Another structure of VAT taxation of the so-called “basket” of goods purchased by poor and affluent households requires an answer to the question of what is the “average” VAT rate paid by households. On the basis of the data already quoted, the “average” VAT rate for the poorest households can be set at 14.7%, and for the most affluent at the level of 15.7%. The results confirm, therefore, that the current system of VAT rates means that the expenses of the poorest households are on average less subject to VAT, but this difference is not significant. This weakens the argument that reduced VAT rates are an important support factor for poor households.
In addition to the analysis of the average VAT rate, it should also be examined how much of a burden this tax is for the household budget. To this end, households were divided in terms of affluence into 10 groups, creating a decile distribution. According to the available data, VAT expenditure amounts to just over 16% of the income of the poorest households (first decile), then this value for 8 consecutive deciles is in the range of 9-10.5%, whereas for the last decile (the most affluent households) it comes down to approximately 7%.
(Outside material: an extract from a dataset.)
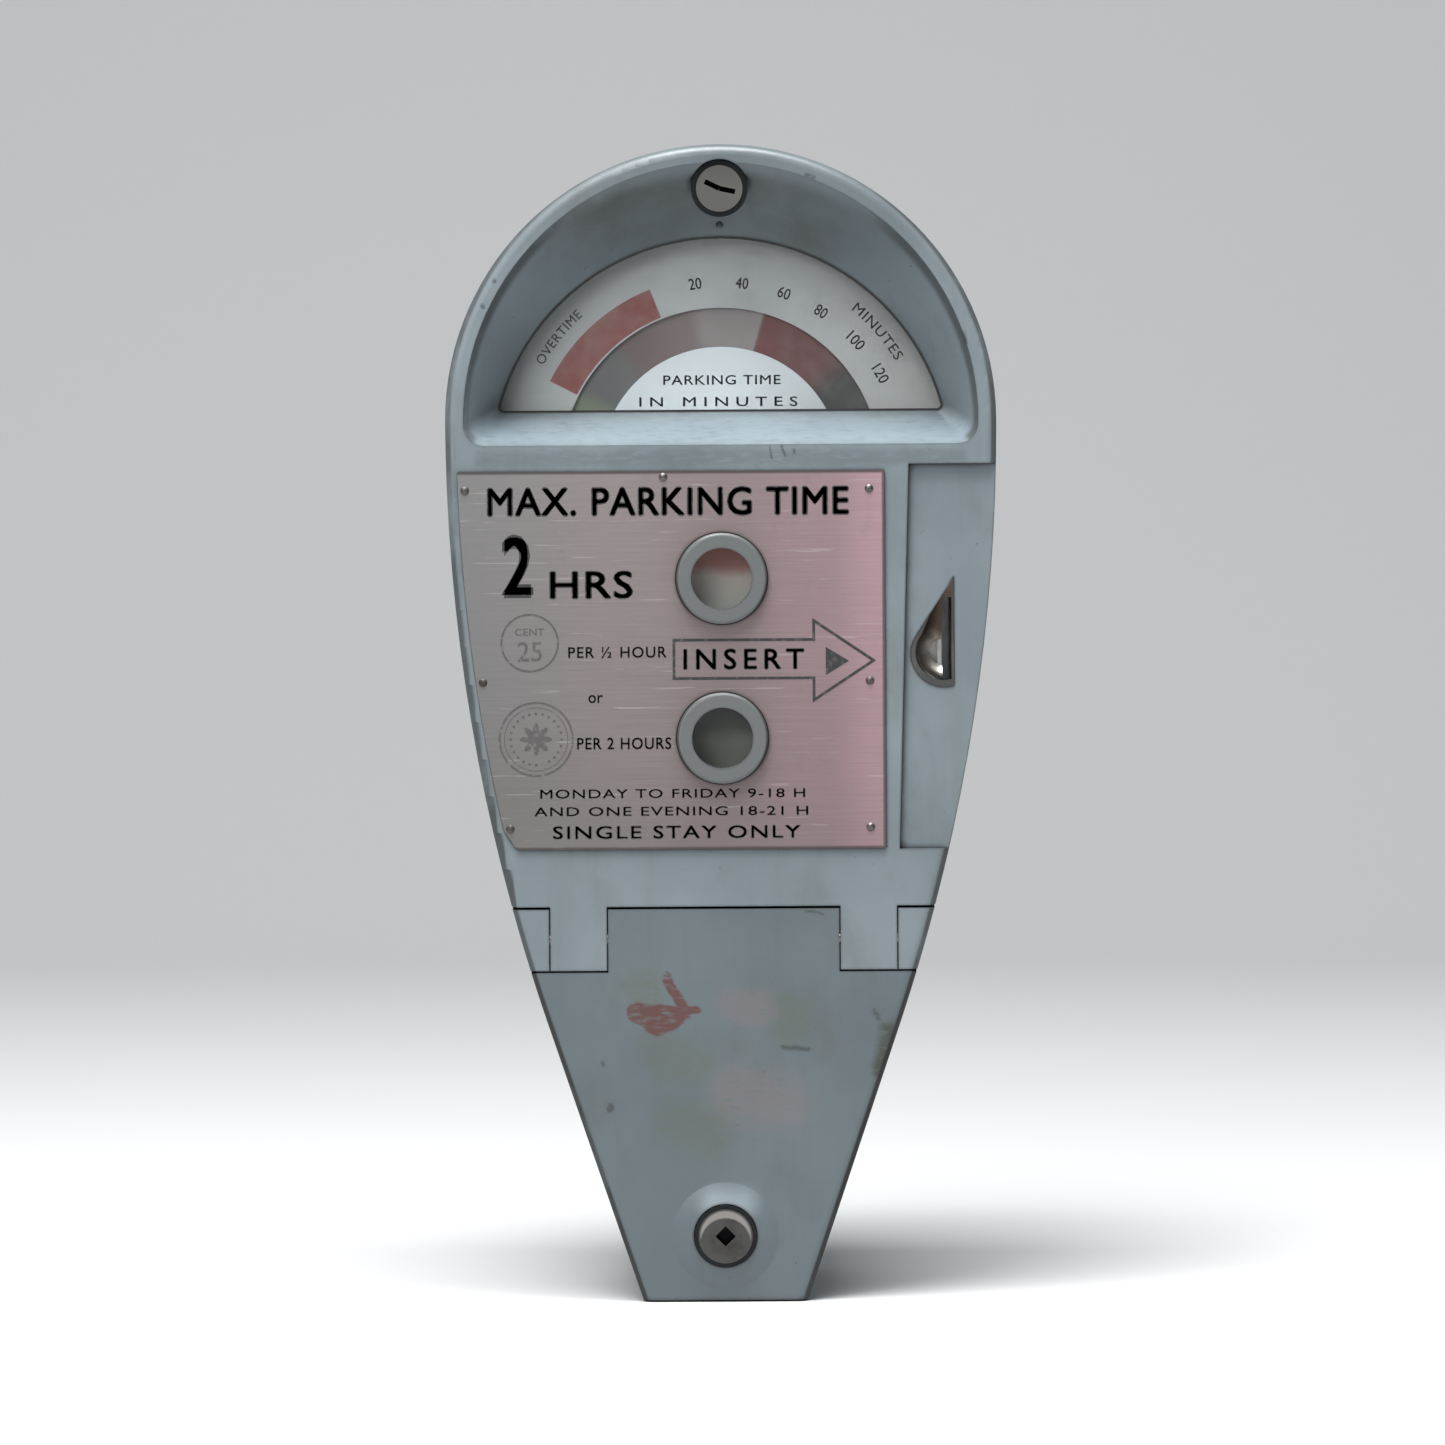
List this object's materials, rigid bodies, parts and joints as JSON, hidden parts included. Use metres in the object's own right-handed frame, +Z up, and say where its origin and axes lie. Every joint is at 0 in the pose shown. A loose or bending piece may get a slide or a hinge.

Taking into consideration the presented distribution and earlier analyses concerning the average VAT paid, it can be assumed that just about 10% of all households would be affected by the introduction of a uniform VAT rate most severely.
In the discussion on the possible introduction of a uniform VAT rate, it can be noted that the proposed levels of the single rate are quite convergent and most often in the range of 15.5-17%. For example, in January 2015, the chief economist of the Ministry of Finance, Ludwik Kotecki, stated that a uniform VAT rate could theoretically be considered at the level of 16-17%. At the same time, Sławomir Horbaczewski said that a rate within the limits of 15,5-16% would be neutral from the point of view of budget revenues. One can also think of a number of journalistic and political statements, which also suggest varying VAT rates from the indicated range. Taking into account the previously presented data and the fact that the EU requires a rate of at least 15%, such an amount should be accepted as an alternative to the current system.
The introduction of a uniform VAT rate at the contractual level of 15-16% would therefore have, cæteris paribus, a slight impact on household budgets.
To sum up, the presented draft act should be assessed positively as one that is significantly simplifying the system, while recommending the adoption of a uniform VAT rate as the optimal solution.